La Asistencia Pública Domiciliaria apareció durante la dictadura franquista para atender a aquellas personas que se encontraban fuera del sistema público, es decir, atendidas por lo que se conocía como la beneficencia. Ya en la democracia, estos médicos se integraron en el sistema sanitario y siguieron ejerciendo como practicantes, comadronas y médicos rurales, con disponibilidad las veinticuatro horas del día. Un decreto aprobado en 2012 por el Gobierno español supondría la desaparición de ese cuerpo de facultativos, del que el padre de Luis fue uno de sus últimos representantes.

En aquel pueblo del Priorat creció Luis, mientras su padre recorría en burro o en moto todos los rincones de la comarca, haciendo sacar la lengua a sus habitantes para descubrir alguno de los muchos síntomas de las enfermedades provocadas por microbios hoy olvidados por los médicos generalistas. El niño disfrutaba de una vida en plena naturaleza, familiarizándose con la vida de los animales y las plantas mucho antes de conocer la realidad de las personas. Qué poco podía imaginar entonces que pasados los años esa forma de vivir sus primeros años coincidiría con la de una niña brasileña llamada Alicia, de la que se convertiría en mentor. Es posible que uno de los motivos de esa comunión se hallara en unas infancias tan similares.

En la Vilella Baixa, como en todos los pueblos en aquellos años, las casas estaban siempre abiertas a los niños, pero éstos poco o nada tenían que hablar con los adultos. Preferían la calidez y complicidad del grupo, de la pandilla, esa manada guardiana de los secretos infantiles, y luego púberes: dónde se ocultaba el nido de la abubilla; debajo de qué roca se escondían los peces grandes en el río, o dónde se podían encontrar nidos de jilgueros.

La manada humana y los animales, eso era lo más importante para aquellos niños que sabían a la perfección cuándo cambiaban las plumas las perdices y, en cambio, daban importancia al daño que podían causar tirando una piedra desde el otro lado del río a la cabeza de algún contrincante en sus juegos infantiles. Luis se sonreiría muchos años después cuando asistió al descubrimiento por parte de los más eminentes científicos de la importancia de las emociones. A él, que había tenido la suerte de topar primero, antes que con los humanos, con los animales —perdices, cabras, perros, gatos, cuervos, ovejas o cabras—, le pareció extraordinario que esos sesudos investigadores descubrieran, tras grandes esfuerzos, que tanto los homínidos como las bestias tenían emociones. Y es que él, de pequeño, aprendió de manera natural, intuitiva, que las emociones básicas y elementales son lo único con lo que todos venimos al mundo y que éstas son, para lo bueno y para lo malo, las que rigen buena parte de nuestra conducta, de nuestras reacciones.
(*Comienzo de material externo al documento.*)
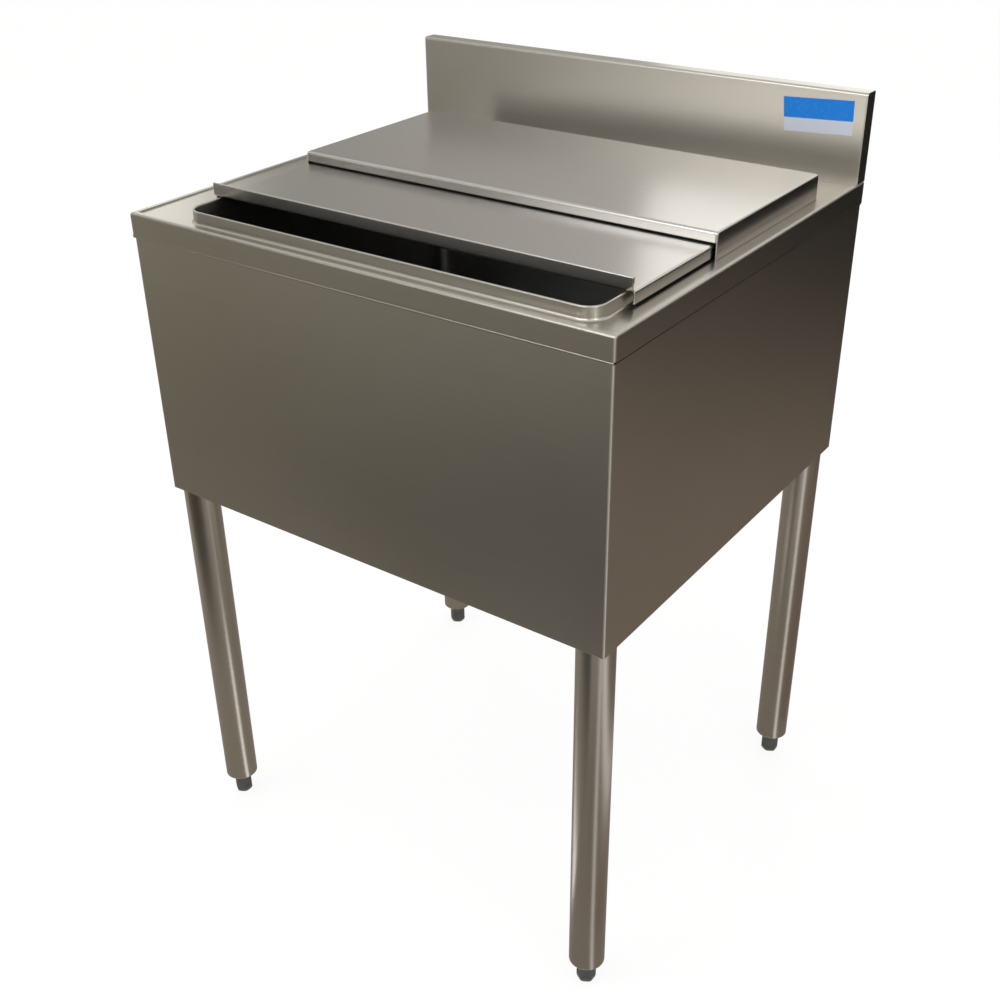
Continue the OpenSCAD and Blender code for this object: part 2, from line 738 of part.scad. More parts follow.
// Metal sleeve pressed in a leg's lower end, tapering down to the foot
module foot_sleeve(x, y) {
  bore = stud_d / 2 + stud_fit;
  color([0.50, 0.46, 0.41]) translate([x, y, 0]) rotate_extrude() polygon([
    [bore, sleeve_z],
    [nose_d / 2 - sleeve_edge, sleeve_z],
    [nose_d / 2, sleeve_z + sleeve_edge],
    [leg_r - sleeve_edge, leg_base_z - 2 * sleeve_edge],
    [leg_r, leg_base_z - sleeve_edge],
    [leg_r, leg_base_z - fit],
    [bore_r - fit, leg_base_z - fit],
    [bore_r - fit, leg_base_z + sleeve_in - sleeve_lead],
    [bore_r - fit - sleeve_lead, leg_base_z + sleeve_in],
    [bore, leg_base_z + sleeve_in]
  ]);
}

// Adjustable foot: hexagonal head with a rounded tread, and its stud
module foot(x, y) {
  corner_r = foot_af / 2 / cos(30);
  color([0.22, 0.23, 0.24]) translate([x, y, 0]) {
    intersection() {
      cylinder(h = foot_h, r = corner_r, $fn = 6);
      rotate_extrude() polygon([
        [0, 0],
        [corner_r - 3 * foot_edge, 0],
        [corner_r - foot_edge, foot_edge],
        [corner_r, 3 * foot_edge],
        [corner_r, foot_h - foot_edge],
        [corner_r - foot_edge, foot_h],
        [0, foot_h]
      ]);
    }
    cylinder_between(foot_h - cut, foot_h + foot_stud_h, stud_d / 2);
  }
}

module leg_nuts() {
  color([0.70, 0.70, 0.70]) leg_places() translate([0, 0, chan_z + chan_t + stud_washer_t]) difference() {
    cylinder(h = stud_nut_h, d = stud_nut_ratio * stud_d / cos(30), $fn = 6);
    translate([0, 0, -cut]) cylinder(h = stud_nut_h + 2 * cut, r = stud_d / 2 + fit);
  }
}

module leg_washers() {
  color([0.74, 0.74, 0.74]) leg_places() translate([0, 0, chan_z + chan_t]) difference() {
    cylinder(h = stud_washer_t, r = stud_d);
    translate([0, 0, -cut]) cylinder(h = stud_washer_t + 2 * cut, r = stud_d / 2 + fit);
  }
}

top_deck();
backsplash();
splash_end(-1);  // splash_end_left
splash_end(1);  // splash_end_right
outer_wrap();
back_panel();
bottom_pan();
bin_liner();
foam_insulation();
mount_channel(-1);  // mount_channel_left
mount_channel(1);  // mount_channel_right
cold_plate();
inlet_tubes();
outlet_tubes();
tube_seal_plate();
tube_grommets();
drain_body();
drain_strainer();
drain_gasket();
drain_washer();
drain_locknut();
front_lid();
rear_lid();
leg_tube(-leg_x, -leg_y);  // leg_front_left
leg_tube(leg_x, -leg_y);  // leg_front_right
leg_tube(-leg_x, leg_y);  // leg_back_left
leg_tube(leg_x, leg_y);  // leg_back_right
leg_plug(-leg_x, -leg_y);  // leg_plug_front_left
leg_plug(leg_x, -leg_y);  // leg_plug_front_right
leg_plug(-leg_x, leg_y);  // leg_plug_back_left
leg_plug(leg_x, leg_y);  // leg_plug_back_right
foot_sleeve(-leg_x, -leg_y);  // sleeve_front_left
foot_sleeve(leg_x, -leg_y);  // sleeve_front_right
foot_sleeve(-leg_x, leg_y);  // sleeve_back_left
foot_sleeve(leg_x, leg_y);  // sleeve_back_right
foot(-leg_x, -leg_y);  // foot_front_left
foot(leg_x, -leg_y);  // foot_front_right
foot(-leg_x, leg_y);  // foot_back_left
foot(leg_x, leg_y);  // foot_back_right
leg_nuts();
leg_washers();
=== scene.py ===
import bmesh
import bpy
import numpy as np
from mathutils import Matrix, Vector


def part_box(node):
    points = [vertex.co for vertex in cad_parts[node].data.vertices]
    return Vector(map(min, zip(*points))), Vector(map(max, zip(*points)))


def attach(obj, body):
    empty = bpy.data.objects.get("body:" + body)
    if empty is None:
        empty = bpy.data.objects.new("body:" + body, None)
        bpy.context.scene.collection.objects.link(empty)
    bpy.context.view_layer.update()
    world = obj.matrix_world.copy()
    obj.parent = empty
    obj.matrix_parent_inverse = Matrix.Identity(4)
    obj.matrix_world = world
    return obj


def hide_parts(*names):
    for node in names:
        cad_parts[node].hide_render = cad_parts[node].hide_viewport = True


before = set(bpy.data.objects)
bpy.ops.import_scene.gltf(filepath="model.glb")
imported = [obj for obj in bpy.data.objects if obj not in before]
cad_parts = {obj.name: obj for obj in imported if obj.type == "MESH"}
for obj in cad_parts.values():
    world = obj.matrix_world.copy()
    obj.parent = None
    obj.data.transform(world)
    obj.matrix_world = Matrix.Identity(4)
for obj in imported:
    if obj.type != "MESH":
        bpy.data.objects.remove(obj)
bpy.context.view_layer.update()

# Camera. It stands to the right of the bin's front and looks about 30 degrees down on it.
# Its place, turn and lens come from fitting a pinhole to the bin's corners, edges and legs.
eye = (0.8186, -1.1457, 1.2467)
pitch, yaw, roll = np.radians((29.968, 35.97, -0.793))
focal_over_width = 1.3014
forward = np.array((-np.sin(yaw) * np.cos(pitch), np.cos(yaw) * np.cos(pitch), -np.sin(pitch)))
level = np.array((np.cos(yaw), np.sin(yaw), 0.0))
upright = np.cross(level, forward)
stand = np.eye(4)
stand[:3, 0] = np.cos(roll) * level + np.sin(roll) * upright
stand[:3, 1] = np.cos(roll) * upright - np.sin(roll) * level
stand[:3, 2] = -forward
stand[:3, 3] = eye
camera = bpy.data.objects.new("camera", bpy.data.cameras.new("camera"))
camera.matrix_world = Matrix(stand)
camera.data.sensor_width = 36.0
camera.data.lens = camera.data.sensor_width * focal_over_width
bpy.context.scene.collection.objects.link(camera)
bpy.context.scene.camera = camera
bpy.context.scene.view_settings.view_transform = "Standard"


# Studio. A pale matt floor, a white surround and large soft lamps. Steel has no colour of its
# own and shows what stands round it, so tinted cards that only reflections see stand about.
def linear(code):
    """Linear RGBA of an sRGB hex colour: each channel undone by the sRGB curve."""
    channel = np.array([int(code[i:i + 2], 16) for i in (1, 3, 5)]) / 255
    low = channel / 12.92
    high = ((channel + 0.055) / 1.055) ** 2.4
    return (*np.where(channel <= 0.04045, low, high).tolist(), 1.0)


def add(tree, kind, inputs, **settings):
    """Adds one shader node, sets it up, and feeds its sockets with values or other sockets.
    A socket goes by its name, or by its number where several share one: of a Mix node, 0 is
    the share, 2 and 3 are the numbers mixed, and 6 and 7 the colours."""
    node = tree.nodes.new("ShaderNode" + kind)
    for name, value in settings.items():
        setattr(node, name, value)
    for socket, value in inputs.items():
        if isinstance(value, bpy.types.NodeSocket):
            tree.links.new(value, node.inputs[socket])
        else:
            node.inputs[socket].default_value = value
    return node


def blank(owner):
    """Gives a material or world an empty node tree."""
    owner.use_nodes = True
    owner.node_tree.nodes.clear()
    return owner.node_tree


def skin(name, points, round_first=False, round_second=False):
    """Mesh object of a grid of points: each face joins neighbours in both directions of it, and
    a round direction joins its last points to its first too."""
    rows, columns = points.shape[:2]
    index = np.arange(rows * columns).reshape(rows, columns)
    if round_first:
        index = np.vstack((index, index[:1]))
    if round_second:
        index = np.hstack((index, index[:, :1]))
    faces = np.stack((index[:-1, :-1], index[:-1, 1:], index[1:, 1:], index[1:, :-1]), axis=-1)
    mesh = bpy.data.meshes.new(name)
    mesh.from_pydata(points.reshape(-1, 3).tolist(), [], faces.reshape(-1, 4).tolist())
    piece = bpy.data.objects.new(name, mesh)
    bpy.context.scene.collection.objects.link(piece)
    return piece


def patch(corner, first_side, second_side, steps=2):
    """Grid of a flat patch: its corner plus shares of its two sides."""
    share = np.linspace(0.0, 1.0, steps)
    across = share[:, None, None] * np.array(first_side)
    along = share[None, :, None] * np.array(second_side)
    return np.array(corner) + across + along


floor_half = 9.0
floor_side = 2 * floor_half
floor_corner = (-floor_half, -floor_half, 0)
floor = skin("studio_floor", patch(floor_corner, (floor_side, 0, 0), (0, floor_side, 0)))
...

La pandilla de Luis la componían, además de él mismo, los tres amigos de siempre: Jordi, Carles y Joan Martí, convertidos para siempre en su memoria en George, Charles y Jean Martin, puesto que los padres franceses de Luis se habían empeñado en dirigirse a ellos en sus homónimos franceses, sin que el resto del pueblo hubiera puesto ningún inconveniente en afrancesarlos para siempre. Y así se quedaron para siempre en la memoria de Luis…, de Louis.

George era el hijo del matrimonio propietario del pequeño rebaño integrado por una cabra y dos ovejas que pastoreaban día sí y día también; su casa estaba justo delante de donde paraba el único autobús que circulaba por la comarca los lunes, miércoles y viernes. Cinco años después, George ingresó en el asilo para enajenados y alienados mentales situado a dos kilómetros del pueblo.

Charles era artista, en permanente idilio con su violín, al que adoraba. Hoy se diría de él que era el más creativo. Un buen día, desapareció para siempre del pueblo en busca de trabajo en la capital, pero nunca dejó de ser el mejor amigo de Luis, tal vez porque todos los músicos suelen ser, como han demostrado distintos experimentos científicos, más cooperativos que el resto.

Y luego estaba Jean Martin, claro. Pero Alicia quería saber más de Charles, y de los motivos que provocaban que se lo considerara el más creativo del grupo. Sus preguntas, surgidas de esa boca apenas adolescente, hacían sonreír con ternura a Luis.